276 watts on the hoods

http://bikecalculator.com/veloMetric.html


----------



## PissedOffCil (Jan 3, 2008)

That estimate seems on the high side...

But seriously why the question in the first place? Isn't it so specific that it's irrelevant?


----------



## nyvram (Apr 11, 2002)

i dont have an answer but good to see you cil! i never got back with you on the other forum with my 'fit' export from the training files because i had already 'fixed' them by redoing those training sessions. i've been so busy training for races i haven't had time to go muck around with the gps. i'll try & see if i can recreate it when i have a minute.

thanks again for your freaking-cool plugin.


----------



## nyvram (Apr 11, 2002)

ok so i did a 5.8 mile climb this past weekend..took me right at 30 minutes..and it said my average speed was around 11.2mph. i'm 195lbs. will that calculate my wattage based on those numbers? it was mostly tree lined so i would say the wind resistance was probably zero.

i can't get it to calculate wattage..it seems i have to put a number in there before it will calculate.


----------



## SilasCL (Jun 14, 2004)

nyvram said:


> ok so i did a 5.8 mile climb this past weekend..took me right at 30 minutes..and it said my average speed was around 11.2mph. i'm 195lbs. will that calculate my wattage based on those numbers? it was mostly tree lined so i would say the wind resistance was probably zero.
> 
> i can't get it to calculate wattage..it seems i have to put a number in there before it will calculate.


You need to know how steep the climb is.
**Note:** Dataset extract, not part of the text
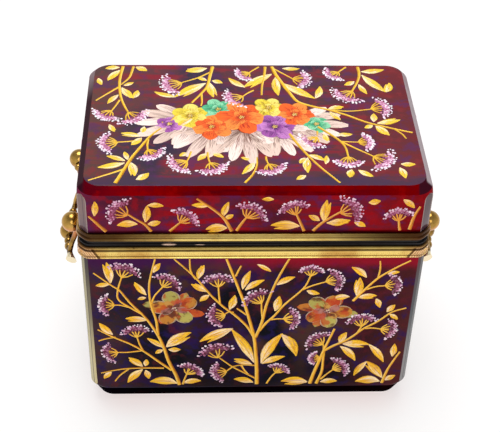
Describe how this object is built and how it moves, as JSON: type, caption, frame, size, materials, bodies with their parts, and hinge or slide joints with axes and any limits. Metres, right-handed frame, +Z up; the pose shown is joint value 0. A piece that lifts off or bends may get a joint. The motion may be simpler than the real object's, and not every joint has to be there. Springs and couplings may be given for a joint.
{
  "type": "glass casket",
  "caption": "Rectangular ruby glass box with enamelled sprays, gilt brass rims, a lid hinged at the back and a drop handle on each side.",
  "frame": {"origin": "middle of the base, on the surface that the casket stands on", "axes": "+Z up, +X along the long side towards the right-hand handle, +Y towards the hinge at the back"},
  "size_m": [0.1734, 0.1009, 0.1247],
  "materials": {
    "ruby_glass": "thick dark ruby glass, polished, cut flat at the corners, enamelled with sprays of leaves and flowers",
    "gilt_brass": "turned, rolled and cast brass, gilt, polished, a little worn",
    "dark_brass": "sheet brass, darkened with age"
  },
  "bodies": {
    "casket": {"body_glass": "ruby_glass", "body_band": "gilt_brass", "body_liner": "dark_brass", "hinge_leaf_body": "gilt_brass", "hinge_pin": "gilt_brass", "post_left_front": "gilt_brass", "post_left_rear": "gilt_brass", "post_right_front": "gilt_brass", "post_right_rear": "gilt_brass"},
    "lid": {"lid_glass": "ruby_glass", "lid_band": "gilt_brass", "lid_liner": "dark_brass", "hinge_leaf_lid": "gilt_brass"},
    "left_handle": {"bail_left": "gilt_brass"},
    "right_handle": {"bail_right": "gilt_brass"}
  },
  "joints": [
    {"name": "lid_hinge", "type": "hinge", "parent": "casket", "child": "lid", "pos_m": [0, 0.0506, 0.09615], "axis": [-1, 0, 0], "range_deg": [0, 100]},
    {"name": "left_bail_swing", "type": "hinge", "parent": "casket", "child": "left_handle", "pos_m": [-0.0779, 0, 0.0873], "axis": [0, 1, 0], "range_deg": [0, 165]},
    {"name": "right_bail_swing", "type": "hinge", "parent": "casket", "child": "right_handle", "pos_m": [0.0779, 0, 0.0873], "axis": [0, -1, 0], "range_deg": [0, 165]}
  ]
}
If it's a 9% climb, you put out 500+ watts, which is world class.


----------



## PoorCyclist (Oct 14, 2010)

if it was recorded on a GPS and you upload it on Strava it will tell you the estimated watts both average and instanteous..


----------



## nyvram (Apr 11, 2002)

oh cool..i'll upload it to strava now. thanks!


----------



## nyvram (Apr 11, 2002)

very cool strava!! the data is a little different here (shows me a little slower than garmin) but i'm 3rd overall for this 5 mile cat-2 climb (only 11 people have this climb listed though)

even cooler is i slowed down to chat with a couple of people i recognized so this wasnt an 'all out' effort.

http://app.strava.com/activities/551937


----------



## PissedOffCil (Jan 3, 2008)

nyvram said:


> i dont have an answer but good to see you cil! i never got back with you on the other forum with my 'fit' export from the training files because i had already 'fixed' them by redoing those training sessions. i've been so busy training for races i haven't had time to go muck around with the gps. i'll try & see if i can recreate it when i have a minute.
> 
> thanks again for your freaking-cool plugin.


Don't worry, I'm taking some time off from plugin development. Racing season is starting around here with 3 consecutive week ends of MTB racing. Needless to say that I train, eat, sleep, repeat!


----------



## miragev (Jan 14, 2011)

when i uploaded my climbs to strava from my garmin 705 it dosen't show my power any ideas why it says n/a 
by the way i do not have a power meter i assume they are estimated power levels


----------



## PoorCyclist (Oct 14, 2010)

miragev said:


> when i uploaded my climbs to strava from my garmin 705 it dosen't show my power any ideas why it says n/a
> by the way i do not have a power meter i assume they are estimated power levels



Did you enter your weight and bike information, I think then it will estimate power required to pull that much weight up a climb.


----------